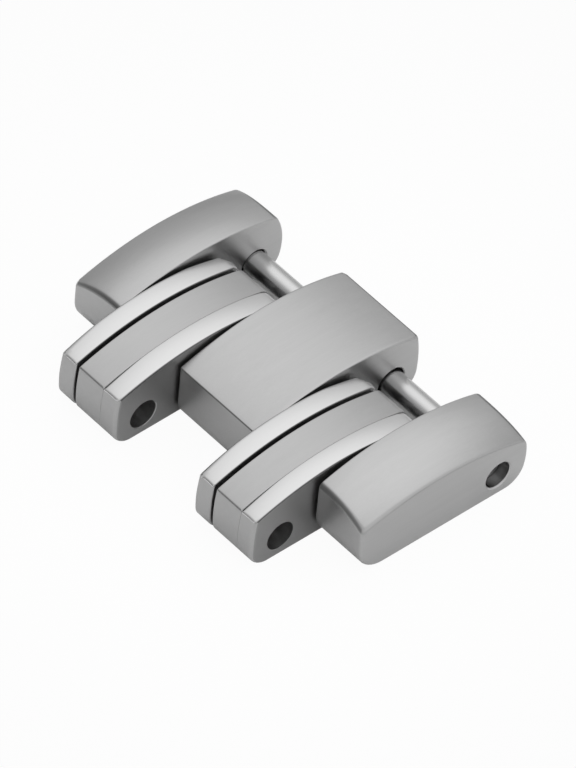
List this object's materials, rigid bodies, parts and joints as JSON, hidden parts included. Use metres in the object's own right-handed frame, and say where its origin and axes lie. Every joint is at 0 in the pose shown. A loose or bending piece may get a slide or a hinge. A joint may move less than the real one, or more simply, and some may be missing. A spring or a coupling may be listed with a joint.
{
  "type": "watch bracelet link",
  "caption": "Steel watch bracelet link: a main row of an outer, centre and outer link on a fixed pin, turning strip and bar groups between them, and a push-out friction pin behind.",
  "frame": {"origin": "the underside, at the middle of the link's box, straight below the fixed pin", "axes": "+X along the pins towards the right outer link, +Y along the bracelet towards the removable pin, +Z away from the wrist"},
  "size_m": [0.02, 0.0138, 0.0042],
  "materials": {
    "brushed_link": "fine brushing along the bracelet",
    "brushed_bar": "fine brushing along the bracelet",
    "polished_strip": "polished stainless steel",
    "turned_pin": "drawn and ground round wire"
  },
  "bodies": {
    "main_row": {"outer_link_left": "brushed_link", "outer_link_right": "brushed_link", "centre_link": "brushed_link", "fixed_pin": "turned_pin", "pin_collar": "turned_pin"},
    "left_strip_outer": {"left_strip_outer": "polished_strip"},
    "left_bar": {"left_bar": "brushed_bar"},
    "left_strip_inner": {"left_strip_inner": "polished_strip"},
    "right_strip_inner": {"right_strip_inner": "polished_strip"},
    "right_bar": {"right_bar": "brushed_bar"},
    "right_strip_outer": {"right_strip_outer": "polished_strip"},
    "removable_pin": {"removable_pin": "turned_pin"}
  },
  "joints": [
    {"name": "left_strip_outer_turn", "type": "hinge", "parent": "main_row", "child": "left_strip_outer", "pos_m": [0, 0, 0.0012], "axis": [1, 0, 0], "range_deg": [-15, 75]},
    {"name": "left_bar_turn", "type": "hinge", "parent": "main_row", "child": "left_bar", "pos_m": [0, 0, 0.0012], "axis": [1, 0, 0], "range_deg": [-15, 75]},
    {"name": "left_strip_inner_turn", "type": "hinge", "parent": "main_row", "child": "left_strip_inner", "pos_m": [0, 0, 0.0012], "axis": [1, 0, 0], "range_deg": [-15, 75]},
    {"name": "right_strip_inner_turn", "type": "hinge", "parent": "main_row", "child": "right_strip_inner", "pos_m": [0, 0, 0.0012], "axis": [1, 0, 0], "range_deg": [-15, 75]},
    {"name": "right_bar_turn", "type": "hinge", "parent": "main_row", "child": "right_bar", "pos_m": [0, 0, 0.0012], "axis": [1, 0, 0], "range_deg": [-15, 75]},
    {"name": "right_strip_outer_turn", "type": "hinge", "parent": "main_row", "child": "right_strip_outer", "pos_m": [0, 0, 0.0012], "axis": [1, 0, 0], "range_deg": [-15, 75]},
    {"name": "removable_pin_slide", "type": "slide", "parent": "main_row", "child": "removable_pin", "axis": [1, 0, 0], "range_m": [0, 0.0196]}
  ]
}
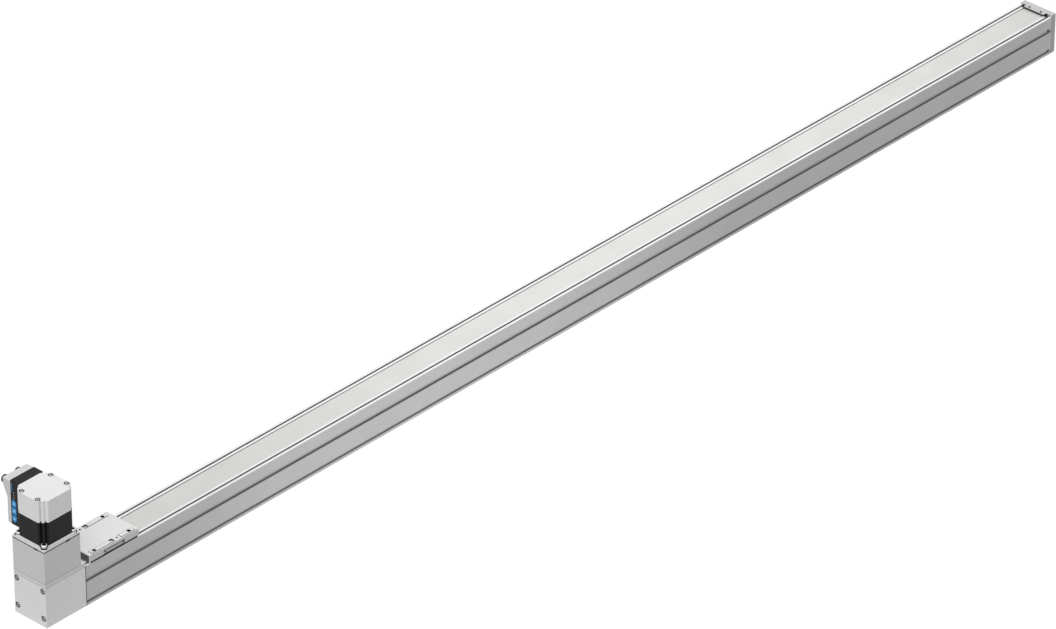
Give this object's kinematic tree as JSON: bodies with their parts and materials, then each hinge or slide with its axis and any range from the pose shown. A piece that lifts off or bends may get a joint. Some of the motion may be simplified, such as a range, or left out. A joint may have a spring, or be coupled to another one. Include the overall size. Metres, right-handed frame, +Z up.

* Prompt
Using the entries above, please restate each one word for word.

* Result of this exercise
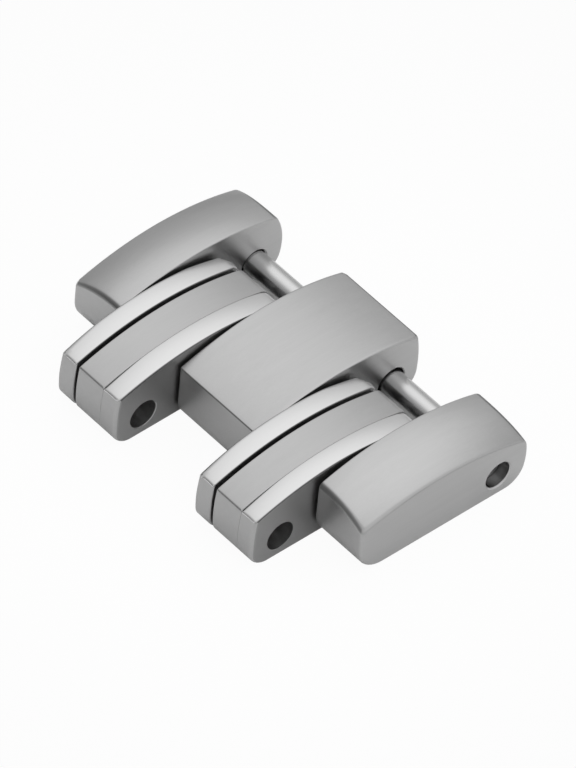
List this object's materials, rigid bodies, parts and joints as JSON, hidden parts included. Use metres in the object's own right-handed frame, and say where its origin and axes lie. Every joint is at 0 in the pose shown. A loose or bending piece may get a slide or a hinge. A joint may move less than the real one, or more simply, and some may be missing. A spring or a coupling may be listed with a joint.
{
  "type": "watch bracelet link",
  "caption": "Steel watch bracelet link: a main row of an outer, centre and outer link on a fixed pin, turning strip and bar groups between them, and a push-out friction pin behind.",
  "frame": {"origin": "the underside, at the middle of the link's box, straight below the fixed pin", "axes": "+X along the pins towards the right outer link, +Y along the bracelet towards the removable pin, +Z away from the wrist"},
  "size_m": [0.02, 0.0138, 0.0042],
  "materials": {
    "brushed_link": "fine brushing along the bracelet",
    "brushed_bar": "fine brushing along the bracelet",
    "polished_strip": "polished stainless steel",
    "turned_pin": "drawn and ground round wire"
  },
  "bodies": {
    "main_row": {"outer_link_left": "brushed_link", "outer_link_right": "brushed_link", "centre_link": "brushed_link", "fixed_pin": "turned_pin", "pin_collar": "turned_pin"},
    "left_strip_outer": {"left_strip_outer": "polished_strip"},
    "left_bar": {"left_bar": "brushed_bar"},
    "left_strip_inner": {"left_strip_inner": "polished_strip"},
    "right_strip_inner": {"right_strip_inner": "polished_strip"},
    "right_bar": {"right_bar": "brushed_bar"},
    "right_strip_outer": {"right_strip_outer": "polished_strip"},
    "removable_pin": {"removable_pin": "turned_pin"}
  },
  "joints": [
    {"name": "left_strip_outer_turn", "type": "hinge", "parent": "main_row", "child": "left_strip_outer", "pos_m": [0, 0, 0.0012], "axis": [1, 0, 0], "range_deg": [-15, 75]},
    {"name": "left_bar_turn", "type": "hinge", "parent": "main_row", "child": "left_bar", "pos_m": [0, 0, 0.0012], "axis": [1, 0, 0], "range_deg": [-15, 75]},
    {"name": "left_strip_inner_turn", "type": "hinge", "parent": "main_row", "child": "left_strip_inner", "pos_m": [0, 0, 0.0012], "axis": [1, 0, 0], "range_deg": [-15, 75]},
    {"name": "right_strip_inner_turn", "type": "hinge", "parent": "main_row", "child": "right_strip_inner", "pos_m": [0, 0, 0.0012], "axis": [1, 0, 0], "range_deg": [-15, 75]},
    {"name": "right_bar_turn", "type": "hinge", "parent": "main_row", "child": "right_bar", "pos_m": [0, 0, 0.0012], "axis": [1, 0, 0], "range_deg": [-15, 75]},
    {"name": "right_strip_outer_turn", "type": "hinge", "parent": "main_row", "child": "right_strip_outer", "pos_m": [0, 0, 0.0012], "axis": [1, 0, 0], "range_deg": [-15, 75]},
    {"name": "removable_pin_slide", "type": "slide", "parent": "main_row", "child": "removable_pin", "axis": [1, 0, 0], "range_m": [0, 0.0196]}
  ]
}
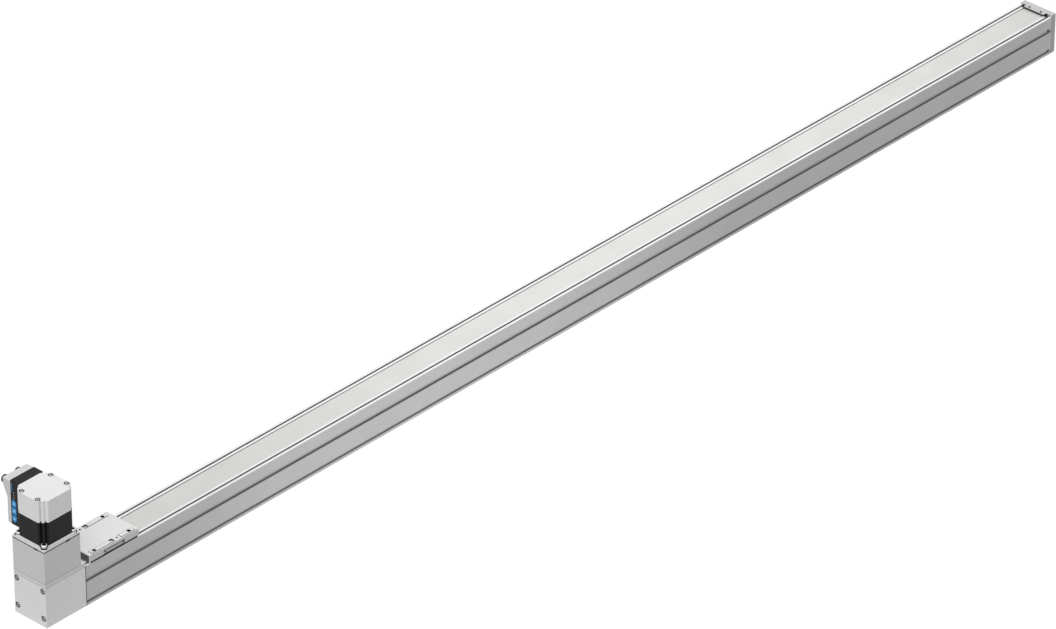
Give this object's kinematic tree as JSON: bodies with their parts and materials, then each hinge or slide with its axis and any range from the pose shown. A piece that lifts off or bends may get a joint. Some of the motion may be simplified, such as a range, or left out. A joint may have a spring, or be coupled to another one. Include the overall size. Metres, right-handed frame, +Z up.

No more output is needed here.